Millet was a skilled draughtsman, whose work ranged from quick sketches and more elaborate figure studies, to landscape studies in pen and watercolour, to highly finished pastel drawings that were sold as autonomous works of art, often for considerable sums of money. Robert Herbert has noted that ‘Millet’s penchant for drawing was catered to by the nature of his market. In the early years at Barbizon he sold few paintings at all, and at such derisory prices that the sale of three or four drawings could produce the same income…As the decade progressed – especially after the relative success of his Salon of 1853 – Millet acquired more opportunities for selling oils. Drawings still held priority, however, for they were his instinctive way of creating. Almost all his paintings were chosen from among drawings that had already been completed.’1 In the last decade of his career, landscape began to assume a more important role in his art, inspired in part by his travels beyond Barbizon.

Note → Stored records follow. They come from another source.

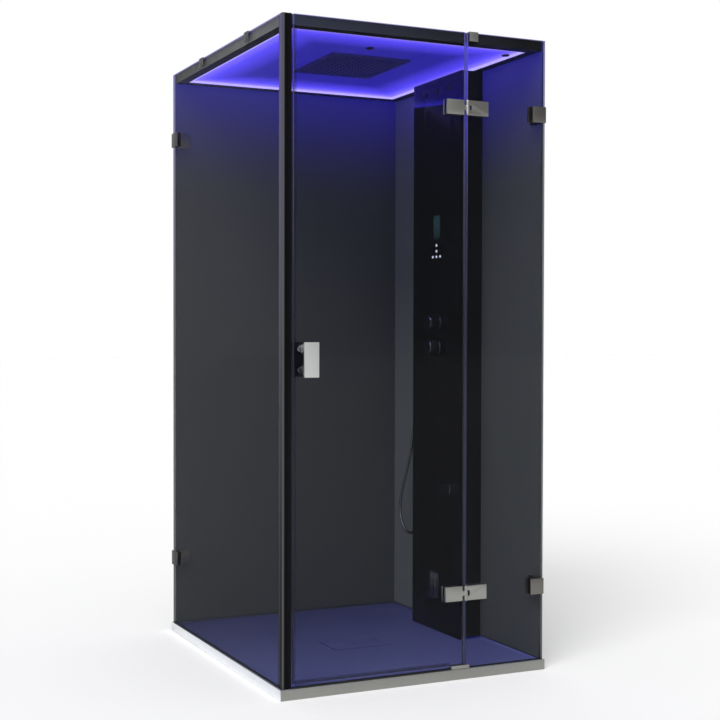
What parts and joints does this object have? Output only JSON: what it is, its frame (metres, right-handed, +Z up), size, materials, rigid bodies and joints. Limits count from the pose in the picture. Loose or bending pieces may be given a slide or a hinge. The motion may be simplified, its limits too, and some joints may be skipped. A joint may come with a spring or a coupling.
{
  "type": "steam shower cabin",
  "caption": "Square corner steam shower cabin with tinted glass panes, hinged glass door, low tray, lit ceiling with rain head and a full height control column.",
  "frame": {"origin": "centre of the tray's underside, on the floor", "axes": "+Z up, +X along the front from the corner post to the right wall, +Y from the door towards the back wall"},
  "size_m": [1.011, 1.04, 2.153],
  "materials": {
    "tray_grey": "matt mineral cast, cool grey",
    "satin_steel": "satin brushed",
    "chrome": "polished",
    "dark_chrome": "smoked, polished",
    "charcoal_panel": "satin charcoal panel",
    "black_aluminium": "black anodised, satin",
    "black_rubber": "matt",
    "clear_seal": "clear extruded seal",
    "tinted_glass": "polished grey tinted safety glass",
    "lit_ceiling": "edge lit diffuser",
    "light_strip": "blue violet light strip",
    "black_plastic": "moulded",
    "dark_steel": "dark satin",
    "brass": "machined",
    "black_glass": "gloss black face",
    "display": "dark teal window",
    "key_light": "back lit marks",
    "pipe_steel": "mill finish",
    "hose_metal": "ribbed metal hose"
  },
  "bodies": {
    "cabin": {"tray": "tray_grey", "tray_aprons": "satin_steel", "waste_body": "chrome", "right_wall": "charcoal_panel", "back_wall": "charcoal_panel", "wall_corner_trim": "black_aluminium", "setting_strips": "black_rubber", "fixed_glass": "tinted_glass", "side_glass": "tinted_glass", "corner_post": "black_aluminium", "post_magnet_seal": "clear_seal", "door_head_seal": "black_rubber", "threshold_strip": "black_aluminium", "pane_foot": "satin_steel", "hinge_fixed_leaves": "satin_steel", "hinge_pins": "satin_steel", "clamp_outer_plates": "satin_steel", "clamp_inner_angles": "satin_steel", "pane_gaskets": "black_rubber", "pane_bolts": "satin_steel", "roof_clips": "satin_steel", "roof_rails": "black_aluminium", "ceiling_panel": "lit_ceiling", "ceiling_fittings": "black_plastic", "light_strips": "light_strip", "roof_cover": "black_aluminium", "rain_head": "dark_steel", "rain_head_neck": "brass", "column_face": "black_glass", "column_shell": "black_aluminium", "display_module": "display", "touch_keys": "key_light", "control_box": "black_plastic", "upper_nozzles": "dark_chrome", "mixer_valve": "brass", "knob_collars": "dark_chrome", "inlet_nipples": "brass", "water_pipes": "pipe_steel", "steam_generator": "pipe_steel", "steam_outlet": "dark_chrome", "power_gland": "black_plastic", "steam_pipe": "pipe_steel", "soap_tray": "dark_chrome", "hand_shower_holder": "chrome", "hose_outlet": "chrome", "shower_hose": "hose_metal"},
    "door": {"door_glass": "tinted_glass", "door_magnet_seal": "clear_seal", "door_hinge_seal": "clear_seal", "door_bottom_seal": "clear_seal", "hinge_door_leaves": "satin_steel", "door_gaskets": "black_rubber", "door_bolts": "satin_steel", "handle_plates": "satin_steel", "handle_standoffs": "chrome"},
    "thermostat": {"thermostat_knob": "dark_chrome"},
    "diverter": {"diverter_knob": "dark_chrome"},
    "waste_lid": {"waste_cover": "tray_grey"},
    "handset": {"hand_shower": "chrome"},
    "aroma": {"aroma_cup": "dark_chrome"}
  },
  "joints": [
    {"name": "door_swing", "type": "hinge", "parent": "cabin", "child": "door", "pos_m": [0.18, -0.5, 1.094], "axis": [0, 0, 1], "range_deg": [0, 90]},
    {"name": "thermostat_turn", "type": "hinge", "parent": "cabin", "child": "thermostat", "pos_m": [0.396, 0.028, 1.196], "axis": [-1, 0, 0], "range_deg": [-120, 120]},
    {"name": "diverter_turn", "type": "hinge", "parent": "cabin", "child": "diverter", "pos_m": [0.396, 0.028, 1.101], "axis": [-1, 0, 0], "range_deg": [-90, 90]},
    {"name": "waste_cover_lift", "type": "slide", "parent": "cabin", "child": "waste_lid", "axis": [0, 0, 1], "range_m": [0, 0.06]},
    {"name": "handset_lift", "type": "slide", "parent": "cabin", "child": "handset", "axis": [0, 0, 1], "range_m": [0, 0.06]},
    {"name": "aroma_cup_lift", "type": "slide", "parent": "cabin", "child": "aroma", "axis": [0, 0, 1], "range_m": [0, 0.04]}
  ]
}
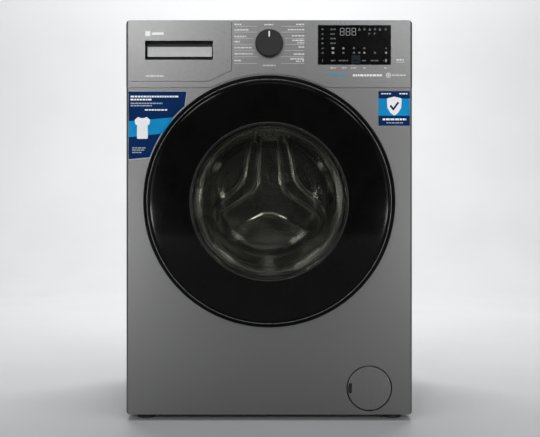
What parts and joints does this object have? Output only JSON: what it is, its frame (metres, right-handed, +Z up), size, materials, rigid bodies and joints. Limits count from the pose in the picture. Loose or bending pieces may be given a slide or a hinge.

Although Millet lived in Barbizon from 1849 till the end of his career, he often spent summers elsewhere, such as his native Normandy and the Auvergne.
By descent to the artist’s widow, Catherine Lemaire, Mme. Millet
Her estate sale (‘Succession de Madame Veuve J. F. Millet’), Paris, Hôtel Drouot [Chevallier], 24-25 April 1894, with the atelier mark (Lugt 1816; Herbert 1894G), faintly stamped at the lower left
Possibly R. de la Guérinière (according to an inscription on the backing board).